## Directions for this task:
Will you quote precisely the lines that run from the top of the material below to the line containing "flat is 1 on", both ends included?

Dataset items:
%%

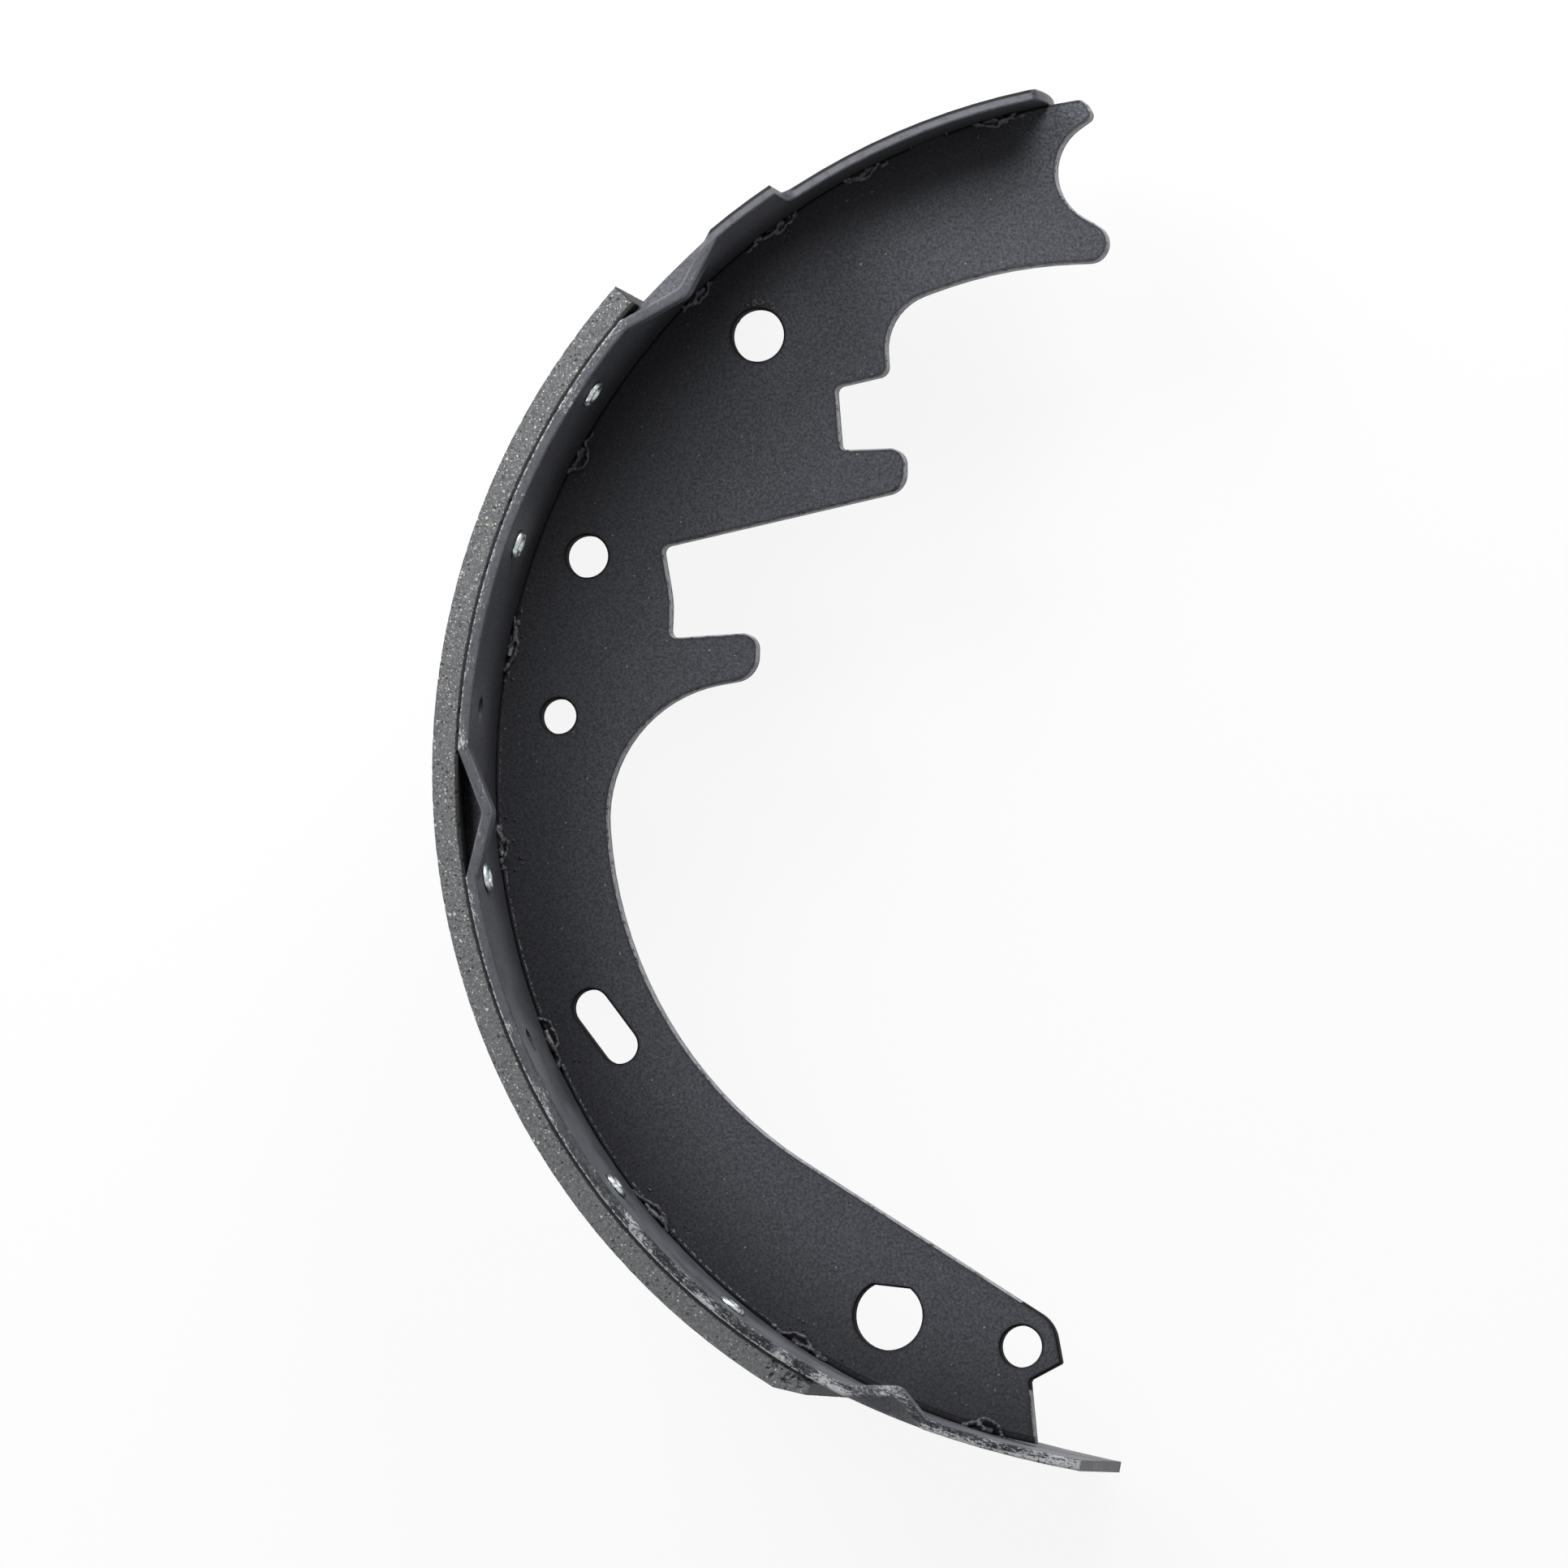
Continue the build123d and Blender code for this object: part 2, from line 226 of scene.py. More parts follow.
def paint_film():
    """Thin dipped paint: its height, with orange peel and grain, its grain and a slow cloud."""
    tree, takes, gives = effect("paint film", {"Peel": 1.0, "Grain": 1.0}, {
        "Height": "Float", "Uneven": "Float", "Grain": "Float"})
    point = use(tree, drum_place)["Point"]
    grain = cloud(tree, point, 1.7, 5.0, 0.8)
    tall = reckon(tree, "MULTIPLY", cloud(tree, point, 0.6, 2.0), takes["Peel"])
    fine = reckon(tree, "MULTIPLY", grain, takes["Grain"])
    tree.links.new(reckon(tree, "ADD", tall, fine), gives["Height"])
    tree.links.new(cloud(tree, point, 0.05, 4.0), gives["Uneven"])
    tree.links.new(grain, gives["Grain"])
    return tree


film = paint_film()
paint_colour = (0.038, 0.039, 0.046)
paint_pale = (0.112, 0.115, 0.131)
# Dark paint, also laid as painted shade in corners, along rims, in holes and in gaps.
dark_paint_and_shade = (0.010, 0.010, 0.012)
dust_colour = (0.42, 0.44, 0.48)
paint_relief = 0.00006
paint_roughness = 0.36
cloud_roughness = 0.25
dull_roughness = 0.95


class Paint:
    """Satin black paint over steel, with grain and dust, before it is joined up. A piece may
    shade it, change its bump and mark where it is dull before it calls finish. Its mask named
    flat is 1 on the faces that lie level."""

    def __init__(self, name, edge_width):
        self.material = bpy.data.materials.new(name)
        self.material.use_nodes = True
        self.tree = tree = self.material.node_tree
        self.where = use(tree, drum_place)
        self.film = use(tree, film, Peel=1.0, Grain=0.6)
        self.edge = use(tree, worn_edge, Width=edge_width)
        dust = use(tree, speck_scatter, Per_mm=1.3, Share=0.08, Size=0.21, Seed=3.0)
        grain = between(tree, self.film["Grain"], 0.36, 0.66)
        self.colour = tint(tree, grain, paint_colour, paint_pale)
        self.shade(overlap(tree, dust["Mask"], dust["Tone"]), dust_colour)
        self.normal = put(tree, "ShaderNodeNewGeometry").outputs["True Normal"]
        upright = put(tree, "ShaderNodeSeparateXYZ", {0: self.normal}).outputs[2]
        self.flat = between(tree, reckon(tree, "ABSOLUTE", upright), 0.80, 0.95)
        self.height = self.film["Height"]
        self.dull = None

    def shade(self, mask, colour):
        """Lays a colour over the paint where the mask is 1."""
        self.colour = tint(self.tree, mask, self.colour, colour)

    def finish(self, gloss=0.15):
        """The material, once its colour, roughness and bump are joined to its shader."""
        tree = self.tree
        shader = tree.nodes["Principled BSDF"]
        bump = put(tree, "ShaderNodeBump", {
            "Height": self.height, "Normal": self.edge["Normal"], "Strength": 0.5,
            "Distance": paint_relief})
        rough = reckon(tree, "MULTIPLY_ADD", self.film["Uneven"], cloud_roughness,
                       paint_roughness)
        if self.dull is not None:
            rough = reckon(tree, "MAXIMUM", rough, overlap(tree, self.dull, dull_roughness))
        tree.links.new(self.colour, shader.inputs["Base Color"])
        tree.links.new(rough, shader.inputs["Roughness"])
        tree.links.new(bump.outputs[0], shader.inputs["Normal"])
        shader.inputs["Specular IOR Level"].default_value = gloss
        return self.material


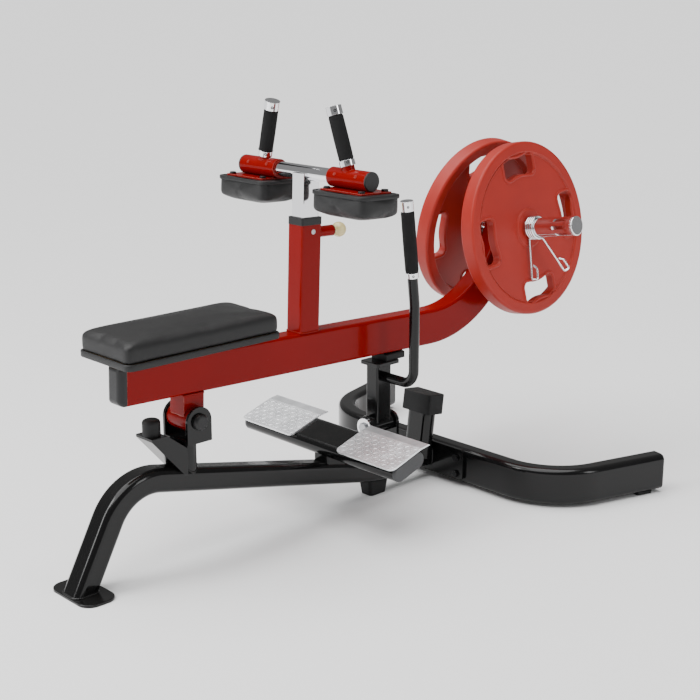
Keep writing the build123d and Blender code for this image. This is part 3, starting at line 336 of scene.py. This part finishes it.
for entry in record["subparts"]:
    node = frame["nodes"][entry["node"]]
    node.data.materials.clear()
    node.data.materials.append(materials[entry["material_slot"]])
print("materials placed:", len(materials))


mergeGap = 0.00002  # points nearer than this are one
steep = 0.9  # a direction nearer upright than this takes x as its guide, and any other takes z


# a CAD node's points, one row of x, y and z for each
def nodePoints(name):
    vertices = frame["nodes"][name].data.vertices
    points = np.empty(len(vertices) * 3)
    vertices.foreach_get("co", points)
    return points.reshape(-1, 3)


# puts points and faces into a new object, smooth or flat shaded, riding on a body with a slot's finish
def place(name, points, faces, body, slot, smooth=True):
    mesh = bpy.data.meshes.new(name)
    mesh.from_pydata(points.tolist(), [], faces.tolist() if hasattr(faces, "tolist") else faces)
    mesh.polygons.foreach_set("use_smooth", np.full(len(mesh.polygons), smooth))
    mesh.materials.append(materials[slot])
    piece = bpy.data.objects.new(name, mesh)
    bpy.context.scene.collection.objects.link(piece)
    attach(piece, body)
    return piece


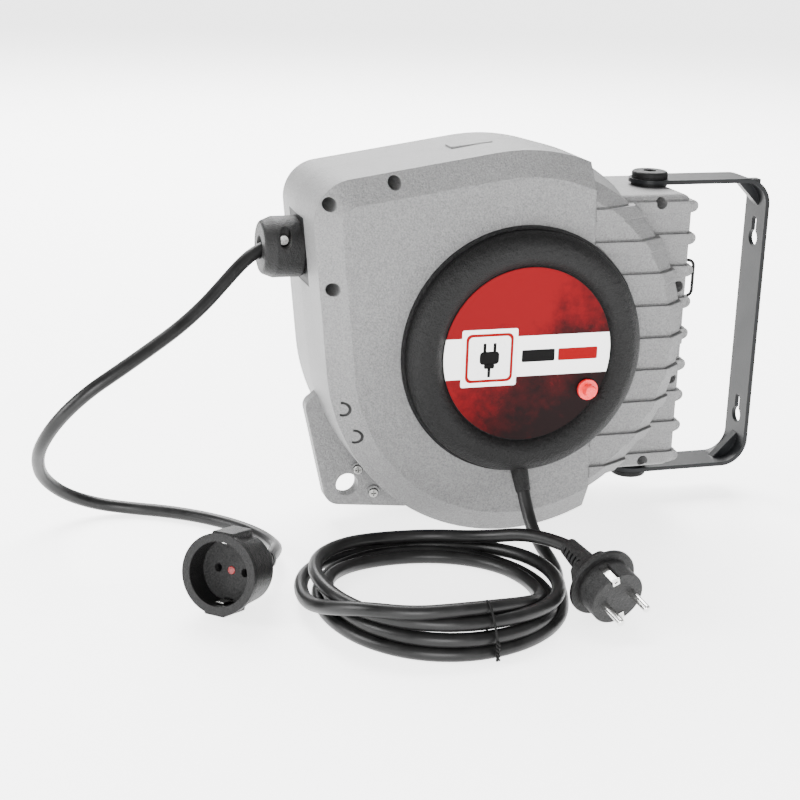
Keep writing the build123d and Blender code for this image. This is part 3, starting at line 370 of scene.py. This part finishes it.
def powder_coat():
    """Dark grey powder coat on the bracket: a fine orange peel, worn lighter in places."""
    paint = Paint("powder_coat").set(Specular_IOR_Level=0.15)
    peel = paint.noise(900, 2, 0.5)
    wear = paint.noise(35, 5, 0.7)
    worn = paint.ramp(wear, (0.35, (0.004, 0.0045, 0.005)), (0.7, (0.010, 0.0105, 0.0115)))
    paint.wire(worn, "Base Color")
    paint.wire(paint.sum("MULTIPLY_ADD", wear, 0.25, 0.24), "Roughness")
    paint.wire(paint.bump(peel, 0.25, 0.0002, paint.rounded(0.0006)), "Normal")
    return paint.material


def rubber():
    """Black cord rubber, slightly glossy, with a dusty bloom."""
    paint = Paint("cord_rubber").set(Specular_IOR_Level=0.22)
    fine = paint.noise(1500, 3, 0.6)
    bloom = paint.noise(60, 4, 0.6)
    paint.wire(paint.ramp(bloom, (0.3, 0.002), (0.75, 0.009)), "Base Color")
    paint.wire(paint.sum("MULTIPLY_ADD", bloom, 0.22, 0.27), "Roughness")
    paint.wire(paint.bump(fine, 0.12, 0.0003), "Normal")
    return paint.material


BAND_HALF = 0.0142
LABEL_HALF = 0.0605


def label_print():
    """Printed label: red with weathered clouds and scrapes, darker below and to the right, with a plain
    white band.
    """
    paint = Paint("label_print").set(Roughness=0.38, Specular_IOR_Level=0.08)
    parts = paint.node("ShaderNodeSeparateXYZ", [("Vector", paint.place)]).outputs
    across = paint.sum("DIVIDE", paint.sum("SUBTRACT", parts[0], HUB.x), LABEL_HALF)
    height = paint.sum("DIVIDE", paint.sum("SUBTRACT", parts[2], HUB.z), LABEL_HALF)
    slope = paint.sum("MULTIPLY_ADD", across, 0.32, paint.sum("MULTIPLY", height, -0.42))
    cloud = paint.noise(34, 8, 0.68)
    scrape = paint.noise(160, 6, 0.75)
    # the red darkens steadily towards the lower right of the label, on top of the cloud and scrape noise
    darkening = paint.sum("ADD", paint.sum("ADD", slope, cloud), paint.sum("MULTIPLY_ADD", scrape, 0.35, -0.17))
    red = paint.ramp(darkening, (0.3, (0.14, 0.0, 0.002)), (0.47, (0.085, 0.0, 0.0015)),
                     (0.65, (0.025, 0.0, 0.0005)), (0.86, (0.004, 0.0, 0.0002)))
    inside = paint.sum("LESS_THAN", paint.sum("ABSOLUTE", paint.sum("SUBTRACT", parts[2], HUB.z - 0.001)),
                       BAND_HALF)
    paint.wire(paint.mix(red, (0.95, 0.95, 0.94), inside), "Base Color")
    paint.wire(paint.bump(scrape, 0.03, 0.0002), "Normal")
    return paint.material


def clear_red(name, base):
    """Translucent red plastic."""
    paint = Paint(name)
    paint.shader.inputs["Subsurface Weight"].default_value = 0.35
    paint.shader.inputs["Subsurface Radius"].default_value = (0.004, 0.0006, 0.0006)
    swirl = paint.noise(300, 3, 0.6)
    lighter = tuple(min(1.0, value * 1.35 + 0.02) for value in base)
    paint.wire(paint.mix(base, lighter, swirl), "Base Color")
    paint.wire(paint.sum("MULTIPLY_ADD", swirl, 0.15, 0.2), "Roughness")
    paint.wire(paint.rounded(0.0004), "Normal")
    return paint.material


def paint_everything():
    """One material for each slot of the record, and the CAD nodes that wear it."""
    by_slot = {
        "casing_grey": moulded("casing_grey", *CASING),
        "hub_black": moulded("hub_black", 0.001, 0.009, 0.4, 0.0011, 0.7, 0.001, 0.14),
        "label_red": label_print(),
        "button_red": clear_red("button_red", (0.62, 0.004, 0.008)),
        "inner_black": moulded("inner_black", 0.002, 0.005, 0.55, 0.0008, 0.3, 0.0008, 0.15),
        "drum_grey": moulded("drum_grey", 0.02, 0.04, 0.5, 0.0010, 0.3),
        "rubber": moulded("moulded_rubber", 0.001, 0.008, 0.45, 0.0008, 0.7, 0.0008, 0.2),
        "bracket_paint": powder_coat(),
        "zinc": metal("zinc", (0.36, 0.36, 0.35), 0.32, 500),
        "spring_steel": metal("spring_steel", (0.3, 0.32, 0.38), 0.35, 900),
        "copper_alloy": metal("copper_alloy", (0.65, 0.42, 0.2), 0.35, 700),
        "pin_steel": metal("pin_steel", (0.78, 0.78, 0.76), 0.2, 800),
        "plug_face_grey": moulded("plug_face_grey", 0.003, 0.025, 0.55, 0.0010, 0.7, 0.0008, 0.2),
        "centre_red": clear_red("centre_red", (0.14, 0.001, 0.002)),
    }
    cord_rubber = rubber()
    for entry in frame["record"]["subparts"]:
        node = nodes[entry["node"]]
        node.data.materials.clear()
        node.data.materials.append(by_slot[entry["material_slot"]])
    nodes["button_collar"].data.materials[0] = by_slot["button_red"]
    # painted shade: the copper sleeves deep in the coupling's bores wear the black plastic, so the bores
    # look dark
    nodes["coupling_sleeves"].data.materials[0] = by_slot["inner_black"]
    for name in ("pivot_bolts", "pivot_washers", "safety_eye"):
        nodes[name].data.materials[0] = by_slot["inner_black"]
    # the front shell's plastic carries painted shade in its two sunk arcs
    nodes["front_shell"].data.materials[0] = casing_with_arc_shade()
    nodes["wound_cable"].data.materials[0] = cord_rubber
    nodes["lead_inner"].data.materials[0] = cord_rubber
    return by_slot, cord_rubber


# ------------------------------------------------------------------ label marks

def plate(name, outlines, depth, thickness, material, body="casing"):
    """Thin flat shapes on the label, each outline a list of (x, z) millimetres from the hub."""
    mesh = bpy.data.meshes.new(name)
    corners = []
    faces = []
    for outline in outlines:
        first = len(corners)
        count = len(outline)
        corners += [hub(x, depth, z) for x, z in outline]
        corners += [hub(x, depth - thickness, z) for x, z in outline]
        faces.append([first + i for i in range(count)])
        faces.append([first + count + i for i in reversed(range(count))])
        faces += [[first + i, first + count + i, first + count + (i + 1) % count, first + (i + 1) % count]
                  for i in range(count)]
    mesh.from_pydata([tuple(corner) for corner in corners], [], faces)
    mesh.materials.append(material)
    piece = bpy.data.objects.new(name, mesh)
    bpy.context.scene.collection.objects.link(piece)
    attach(piece, body)
    return piece


def rounded_box(x, z, width, height, radius):
    """Outline of a rectangle with round corners."""
    points = []
    for corner in range(4):
        cx = x + (width / 2 - radius) * (1 if corner in (0, 3) else -1)
        cz = z + (height / 2 - radius) * (1 if corner in (0, 1) else -1)
        for step in range(7):
            angle = radians(90 * corner + 15 * step)
            points.append((cx + radius * cos(angle), cz + radius * sin(angle)))
    return points


def ink(name, colour):
    """Printing ink with a trace of screen texture."""
    paint = Paint(name).set(Roughness=0.4, Specular_IOR_Level=0.06)
    grain = paint.noise(700, 2, 0.5)
    darker = tuple(0.85 * value for value in colour)
    paint.wire(paint.mix(darker, colour, grain), "Base Color")
    return paint.material


def add_label_marks():
    """A generic plug sign and two plain bars, where the label has its badge and name."""
    white = ink("ink_white", (0.95, 0.95, 0.94))
    dark = ink("ink_black", (0.002, 0.002, 0.002))
    red = ink("ink_red", (0.2, 0.0002, 0.002))
    plate("sign_field", [rounded_box(-28, -1, 40, 40, 1.5)], 0, 0.08, white)
    plate("sign_frame", [rounded_box(-28, -1, 34, 34, 4)], -0.08, 0.06, red)
    plate("sign_inner", [rounded_box(-28, -1, 30, 30, 3)], -0.14, 0.06, white)
    plate("plug_sign", [
        rounded_box(-28, -1, 14, 9, 2.5),
        rounded_box(-31.6, 6.2, 2.2, 6.4, 0.6),
        rounded_box(-24.4, 6.2, 2.2, 6.4, 0.6),
        rounded_box(-28, -6.8, 7.5, 3.4, 1.2),
        rounded_box(-28, -11.2, 2.2, 6.6, 0.6),
    ], -0.2, 0.06, dark)
    plate("bar_dark", [rounded_box(7.5, -1, 24, 8.5, 1)], 0, 0.08, dark)
    plate("bar_red", [rounded_box(36.5, -1, 29, 8.5, 1)], 0, 0.08, red)


# ------------------------------------------------------------------------ stage

FLOOR_HALF = 40.0
FLOOR_GLOW = 2.8
SKY = 0.8


def add_stage():
    """Plain pale floor lit like a light table, and soft light from the left, behind and in front."""
    mesh = bpy.data.meshes.new("floor")
    corners = [(FLOOR_HALF * x, FLOOR_HALF * y, FLOOR) for x, y in ((-1, -1), (1, -1), (1, 1), (-1, 1))]
    mesh.from_pydata(corners, [], [(0, 1, 2, 3)])
    paint = Paint("floor_pale").set(Roughness=0.9)
    paint.wire(paint.ramp(paint.noise(3, 2, 0.5), (0.3, 0.88), (0.7, 0.9)), "Base Color")
    paint.set(Emission_Color=(1, 1, 1, 1), Emission_Strength=FLOOR_GLOW)
    mesh.materials.append(paint.material)
    floor = bpy.data.objects.new("floor", mesh)
    bpy.context.scene.collection.objects.link(floor)

    world = bpy.data.worlds.new("studio")
    world.use_nodes = True
    world.node_tree.nodes["Background"].inputs["Color"].default_value = (1, 1, 1, 1)
    world.node_tree.nodes["Background"].inputs["Strength"].default_value = SKY
    bpy.context.scene.world = world

    soft_light("front_light", -20, 12, 2.2, 1.0, 72)
    soft_light("top_light", 172, 46, 2.6, 2.0, 250)
    soft_light("left_light", -95, 18, 2.3, 1.0, 66)


def soft_light(name, azimuth, elevation, distance, size, power):
    """Square area light that looks at the reel."""
    towards = direction(azimuth, elevation)
    data = bpy.data.lights.new(name, "AREA")
    data.shape = "SQUARE"
    data.size = size
    data.energy = power
    light = bpy.data.objects.new(name, data)
    light.rotation_euler = towards.to_track_quat("Z", "Y").to_euler()
    light.location = HUB + towards * distance
    bpy.context.scene.collection.objects.link(light)


# ------------------------------------------------------------------------- make

add_camera()
lead_line, feed_line = add_cords()
tie_pieces = add_tie()
print("cord lengths", round(line_length(lead_line), 3), round(line_length(feed_line), 3))

slot_materials, cord_rubber = paint_everything()
for line in (lead_line, feed_line):
    line.data.materials.append(cord_rubber)
for piece in tie_pieces:
    piece.data.materials.append(slot_materials["inner_black"])
add_label_marks()
add_stage()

%%

## Full solution:
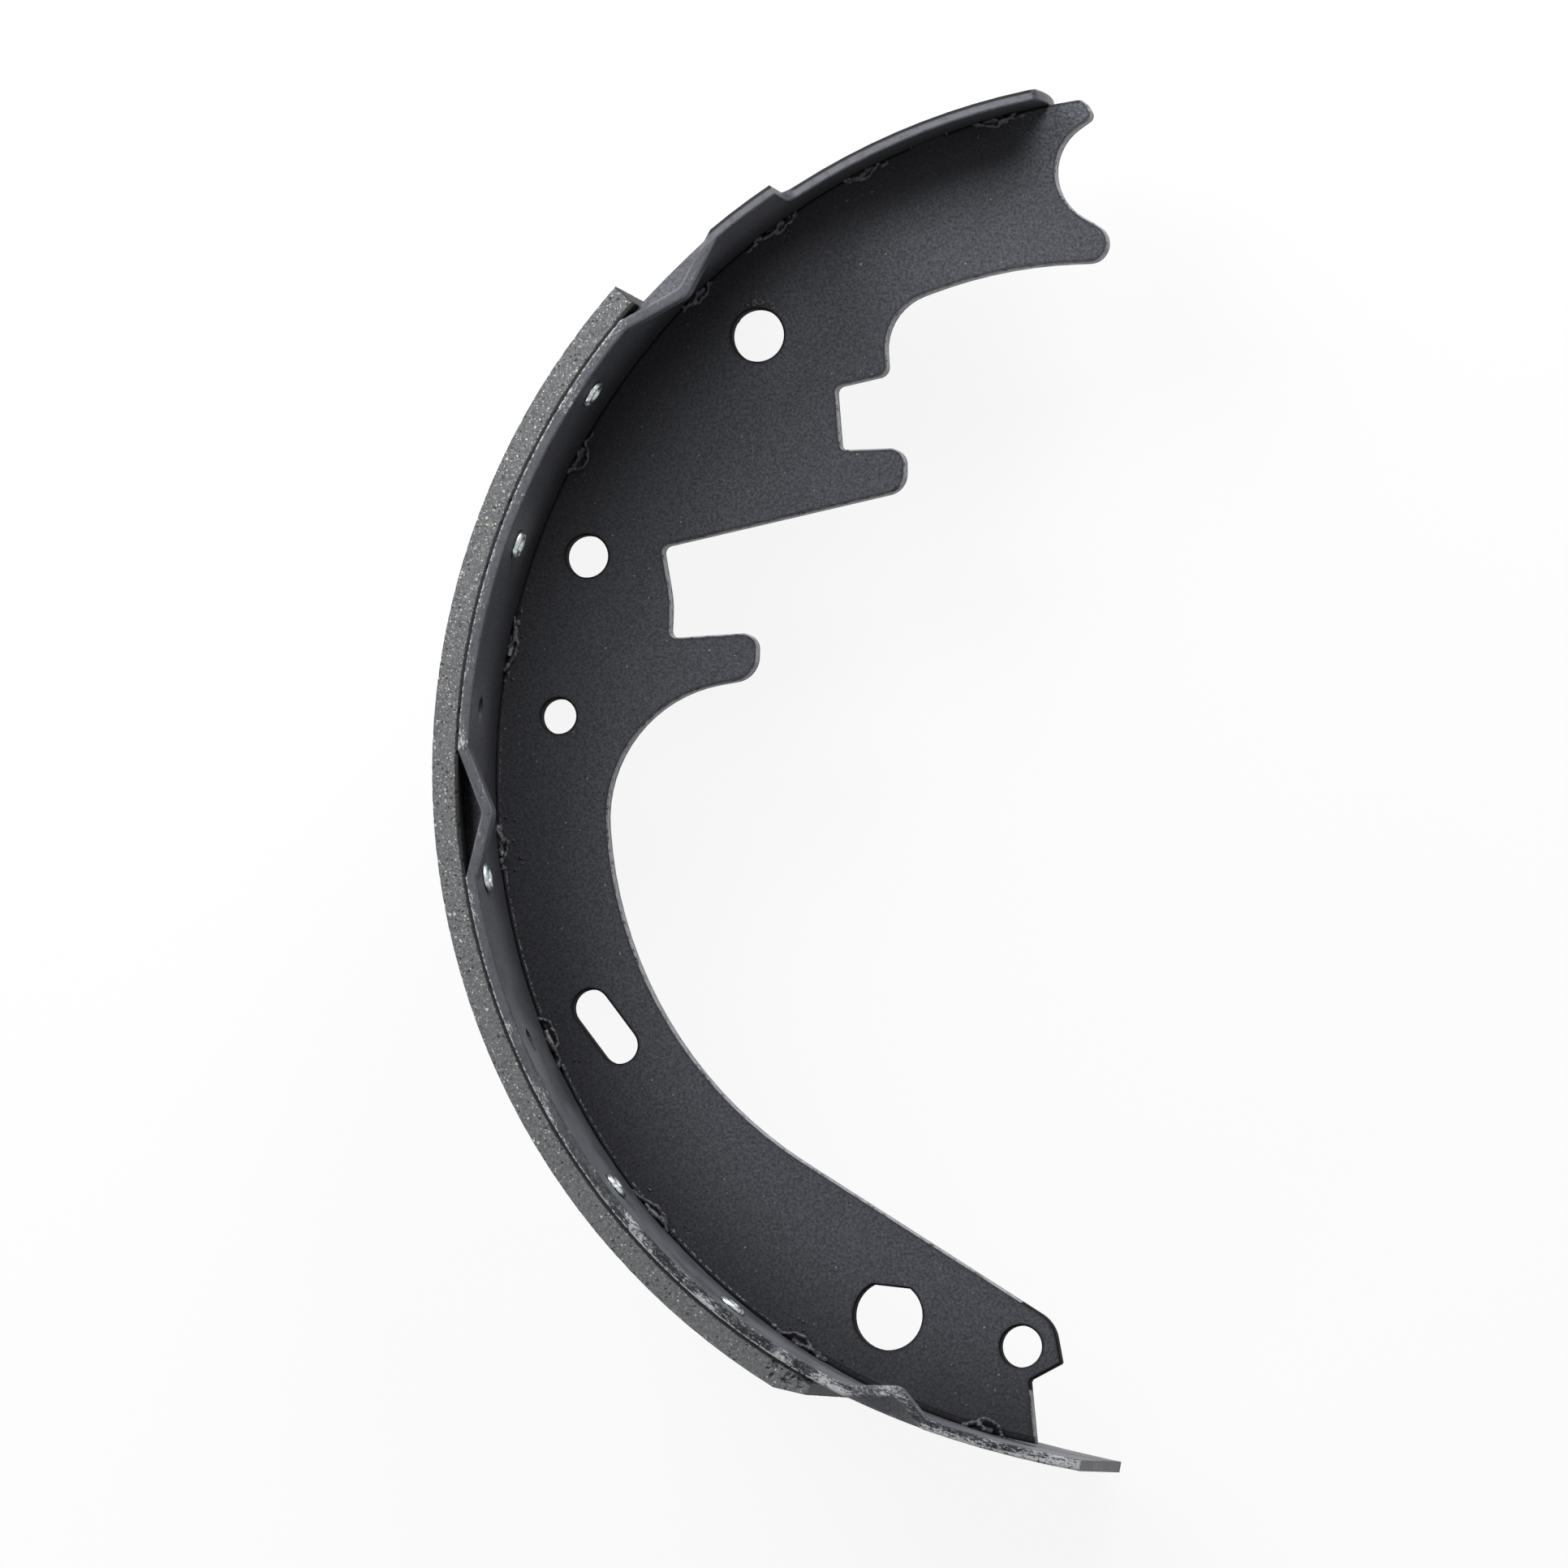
Continue the build123d and Blender code for this object: part 2, from line 226 of scene.py. More parts follow.
def paint_film():
    """Thin dipped paint: its height, with orange peel and grain, its grain and a slow cloud."""
    tree, takes, gives = effect("paint film", {"Peel": 1.0, "Grain": 1.0}, {
        "Height": "Float", "Uneven": "Float", "Grain": "Float"})
    point = use(tree, drum_place)["Point"]
    grain = cloud(tree, point, 1.7, 5.0, 0.8)
    tall = reckon(tree, "MULTIPLY", cloud(tree, point, 0.6, 2.0), takes["Peel"])
    fine = reckon(tree, "MULTIPLY", grain, takes["Grain"])
    tree.links.new(reckon(tree, "ADD", tall, fine), gives["Height"])
    tree.links.new(cloud(tree, point, 0.05, 4.0), gives["Uneven"])
    tree.links.new(grain, gives["Grain"])
    return tree


film = paint_film()
paint_colour = (0.038, 0.039, 0.046)
paint_pale = (0.112, 0.115, 0.131)
# Dark paint, also laid as painted shade in corners, along rims, in holes and in gaps.
dark_paint_and_shade = (0.010, 0.010, 0.012)
dust_colour = (0.42, 0.44, 0.48)
paint_relief = 0.00006
paint_roughness = 0.36
cloud_roughness = 0.25
dull_roughness = 0.95


class Paint:
    """Satin black paint over steel, with grain and dust, before it is joined up. A piece may
    shade it, change its bump and mark where it is dull before it calls finish. Its mask named
    flat is 1 on the faces that lie level."""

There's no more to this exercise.